Copilot Chat Cookbook Deep Dive: Analyze Functionality

Why this category matters

Feature planning quality depends on two things:

  • Evaluating implementation options with explicit tradeoffs.
  • Converting feedback into clear specifications.

The Analyze functionality category covers both.

Use cases

  • Product and engineering teams shaping feature direction
  • Developers turning issues and feedback into build-ready specs
  • Developers who need a repeatable, structured planning workflow

The 2 examples in this category

  1. Exploring potential feature implementations
  2. Analyzing and incorporating user feedback

Diagram: Feedback-to-spec pipeline

+------------------------------+
| User feedback and issues     |
+------------------------------+
              |
              v
+------------------------------+
| Prioritize by signal         |
| - reactions                  |
| - sentiment                  |
| - impact                     |
+------------------------------+
              |
              v
+------------------------------+
| Explore implementation paths |
| - option A/B/C              |
| - tradeoffs                 |
| - recommendation            |
+------------------------------+
              |
              v
+------------------------------+
| Draft feature specification  |
| - problem                    |
| - solution                   |
| - risks/tests/docs           |
+------------------------------+

1) Exploring potential implementations

Cookbook scenario:

  • A dashboard needs a Recent Items section with requirements for sorting, performance, and near real-time updates.

Prompt pattern:

Given the criteria in Issue #753, list options for implementation
and tradeoffs for each option.

Typical response structure in cookbook:

  • Option list (client-side, server-side, caching, hybrid, event-driven).
  • Pros and cons for each.
  • Suggested recommendation.

How to use this safely:

  • Ask follow-up prompts for operational constraints (cost, infra complexity, failure modes).
  • Request comparison table with measurable criteria.
  • Validate recommendation against acceptance criteria.

2) Analyzing and incorporating feedback

Cookbook includes two workflows.

Workflow A: triage feedback by reactions and sentiment.

Prompt pattern:

Find the issues with the feedback label that have the most reactions,
and categorize them based on sentiment.

What a useful triage output looks like:

Top feedback issues by reaction count:

1. "Dashboard loads too slowly on large datasets"42 👍 — Sentiment: Negative (performance frustration)
   Themes: latency, pagination, data volume

2. "Export to CSV is missing column headers"31 👍 — Sentiment: Negative (data correctness)
   Themes: export quality, usability

3. "Dark mode support requested"28 👍 — Sentiment: Positive request (feature desire)
   Themes: accessibility, UI preference

This triage output lets you answer: what is the most impactful issue to build next?

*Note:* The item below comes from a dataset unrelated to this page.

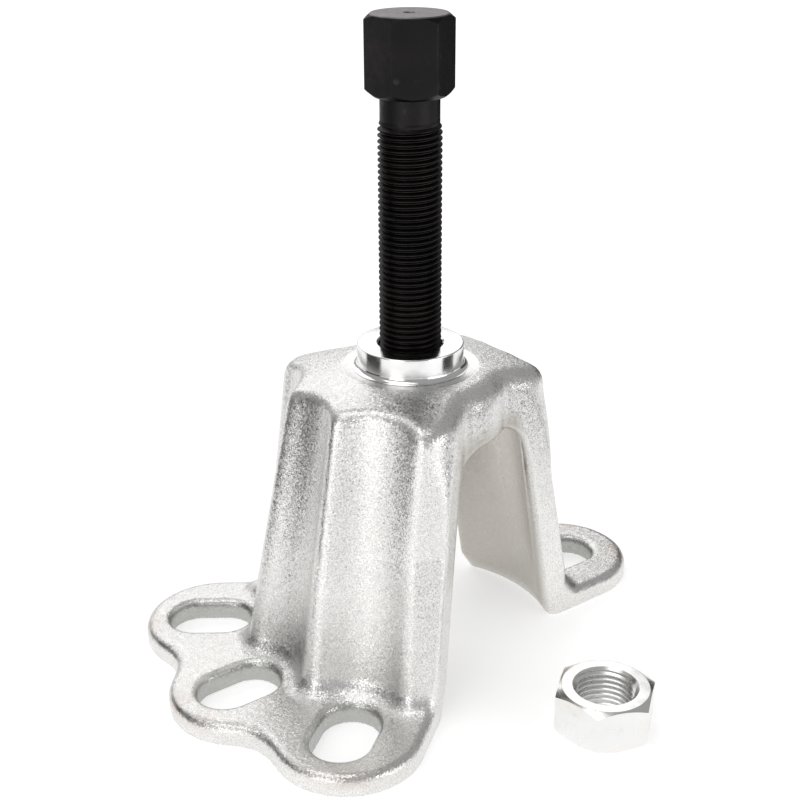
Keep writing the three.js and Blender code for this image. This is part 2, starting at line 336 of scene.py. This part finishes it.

Validate the sentiment categories against the actual issue thread before acting on them.

Workflow B: generate feature spec for selected issue.

Prompt pattern:

Write a feature specification for Issue #426.

Typical feature spec sections from the example:

  • Description
  • Problem
  • Solution
  • Feature details
  • Backward compatibility
  • Documentation updates
  • Testing scope
  • Benefits and risks

Strong follow-up prompts for this category

  • Convert options into a decision matrix with scoring.
  • List assumptions and unknowns that require validation spikes.
  • Produce rollout and rollback plans.
  • Generate acceptance tests directly from the spec.

Worked example

Scenario

Feature request: add "Recent items" to dashboard with near real-time updates.

Prompt 1 (options)

Given these constraints:
- p95 page load under 2s
- no new paid infrastructure this quarter
- data freshness under 30 seconds

List 3 implementation options with tradeoffs and an explicit recommendation.

Prompt 2 (decision matrix)

Convert those options into a decision matrix with criteria:
performance, complexity, operational risk, and implementation effort.
Score each criterion from 1-5 and justify each score.

Prompt 3 (spec)

Write a feature specification for the recommended option.
Include:
- problem statement
- user stories
- API or data model changes
- rollout plan
- rollback plan
- acceptance tests

Validation checklist

  • Assumptions and unknowns are explicit.
  • Recommendation aligns with constraints.
  • Spec is testable and implementation-ready.

Key takeaways

  • This category is a bridge between discovery and implementation.
  • Tradeoff-aware prompts produce better architectural choices.
  • Feedback triage should feed directly into structured feature specs.
  • Follow-up prompts should force assumptions, risks, and testability into the plan.